Lemma 3. Consider any L-shaped part of an optimal path, specifically: a part that starts with $n \geq 1$ edges going right and ends with a single edge going up. This corresponds to a segment of optimal strategy $...\underbrace{AAA...A}_\text{n times}B...$. Let the costs of buttons $A$ and $B$ in the first vertex of this L-shaped part be $\bar{c}_1$ and $\bar{c}_2$. Then $\bar{c}_1 / p_1 \leq \bar{c}_2 / p_2$. (Proof will be given in the end).

Observation. Lemma 3 is formulated for strategy substrings $AAA...AB$, but, if it is true, by symmetry the same should also apply for substrings $BBB...BA$, that is in the first vertex of such substrings $\bar{c}_1 / p_1 \geq \bar{c}_2 / p_2$.

If we combine lemmas 2, 3 and the observation, we see that any vertex of some optimal path is the first vertex of some "L shape". Which means in every vertex a greedy choice was made.
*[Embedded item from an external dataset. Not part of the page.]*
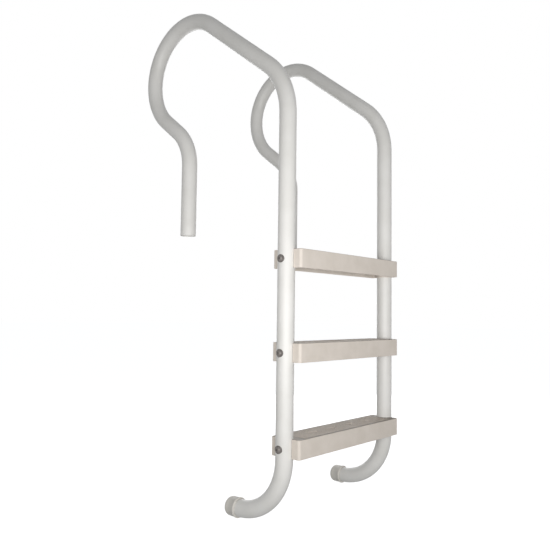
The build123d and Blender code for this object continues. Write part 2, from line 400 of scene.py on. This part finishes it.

The greedy strategy is ambiguous in the case when there's an equality, that is when $\bar{c}_1 / p_1 = \bar{c}_2 / p_2$. If we follow the proof of lemma 3 we should be able to see, that both choices in such vertices has the same expected cost, hence both lead to optimal strategies.


Proof of Lemma 3

See the picture below. The red path $...AAA...AB...$ is the optimal one. The green path $BAAA...A$ is alternative "detour". Because red path is optimal, changing part of it to this "detour" cannot improve it.

lemma 3 proof

Let $q_1 = 1 - p_1$ and $q_2 = 1- p_2$. Let expected cost of the end state $(i + n, j + 1)$ be $M$ (this is the cost of optimal strategy for a game that starts in that state).

Consider the first state of L-shape part, state $(i, j)$. If we start the game from this state and follow the red path, its expected cost is

$$ (\text{Red}) = \color{blue}{\bar{c}_1 + q_1 (\bar{c}_1 + d) + q_1^2 (\bar{c}_1 + 2d) + \ldots + q_1^{n-1} (\bar{c}_1 + (n-1)d)} + q_1^n \bar{c}_2 + q_1^n q_2 M, $$

if we follow the green path, then it's expected cost is

$$ (\text{Green}) = \bar{c}_2 + q_2 \left( \color{blue}{\bar{c}_1 + q_1 (\bar{c}_1 + d) + q_1^2 (\bar{c}_1 + 2d) + \ldots + q_1^{n-1} (\bar{c}_1 + (n-1)d)} + q_1^n M \right). $$

Red path is optimal, which means $(\text{Green}) \geq (\text{Red})$. In this inequality summand $q_1^n q_2 M$ cancels out. We separate $p_1, q_1, \bar{c}_1$ to the right and $p_2, q_2, \bar{c}_2$ to the left:

$$ \frac{\bar{c}_2}{p_2} \geq \frac{\color{blue}{\bar{c}_1 + q_1 (\bar{c}_1 + d) + q_1^2 (\bar{c}_1 + 2d) + \ldots + q_1^{n-1} (\bar{c}_1 + (n-1)d)}}{1 - q_1^n} = \frac{\bar{c}_1(1 + q_1 + q_1^2+...+q_1^{n-1}) + \overbrace{q_1d + q_1^2 \cdot 2d + ... + q_1^{n-1} \cdot (n-1) d }^{\geq 0} }{p_1(1+q_1+q_1^2 + ... + q_1^{n-1})} \geq \frac{\bar{c}_1}{p_1} $$

QED.

From proof we see, that equality is only possible when $n = 1$ or $q_1 = 0$ or $d = 0$.


Note. The proof actually can be extended to games, where cost increases as a monotonous function instead of as an arithmetic progression, as long as lemma 1 holds.